A par do humor, que desvia tantas vezes a tensão do poema, interrompendo o seu crescendo, reitera-se a força crua, rude, telúrica de algumas imagens que ficam a tilintar dentro do leitor para sempre: um gato que se afasta, como todos os bichos, para se dar à morte, devindo esse que foi esquivo numa massa “envolta em pêlo,/ em vias de fusão, devassada de formigas.// Donde se ausentou o que quer que fosse/ que fazia dele um gato”. Curiosamente, o ethos dos poemas mais bucólicos, muito belos, está próximo de um imaginário de leveza, mais solar: seja a exortação das flores amarelas sem nome, seja a esteva que, desfeita pelas mãos do poeta, lhe lega o seu aroma.

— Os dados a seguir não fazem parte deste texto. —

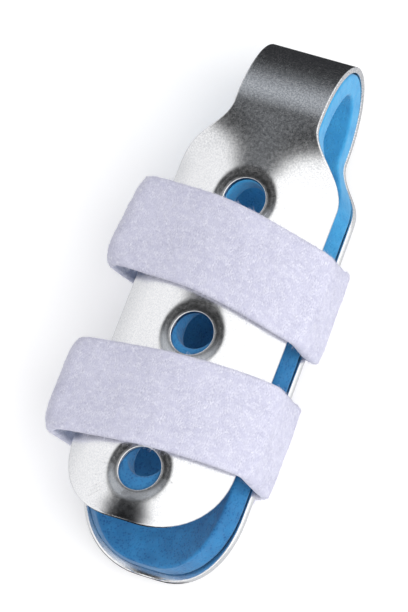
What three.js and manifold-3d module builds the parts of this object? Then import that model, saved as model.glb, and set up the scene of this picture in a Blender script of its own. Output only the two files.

Todavia, subrepticiamente, a morte está sempre lá, indominável. Dupla, configurada num mundo perdido e na voz pessoal de quem o enuncia.

A Gaveta do Fundo tem como pilares o primeiro e o último poema: “A gaveta do fundo: onde guardava/ brasas e jóias de família — ou seja, reservas de calor/ para os dias de frio que aí vêm,// A gaveta do fundo: forçada a fechadura, saqueada,/ desmantelada, em tábuas e ferrugens// Dada a beber às altas labaredas/ que, bebendo, multiplicam a sede,/ em vez de a extinguir.” O poema é emblema de uma arte poética da matéria recôndita, lava encalhada de combustão lenta, toda uma vida ardendo que serve ainda a poesia (a Terra Quente, Trás-os-Montes, estação a estação). Paralelamente, incarna um mundo em retirada, desmantelado pelos homens, sem futuro, que se vai descontinuar mas que ainda resiste disperso, aqui e ali, dividido, A pouca vida que sobrou: a nora, a ribeira que uma química sombria contamina, as hortas que os mais velhos cuidam. Restos, sombras, velhos (estes presentes desde o primeiro livro, Algures, a Nordeste, de 1974). O livro termina deixando cair o pano sobre um universo finito: “O último a sair que apague a candeia/ e cerre a porta. Que ratos e morcegos/ possam sem ser perturbados devassar/ o que outrora foi lugar de gente./ apoderar-se dele.// fazer dele o seu salão de baile.”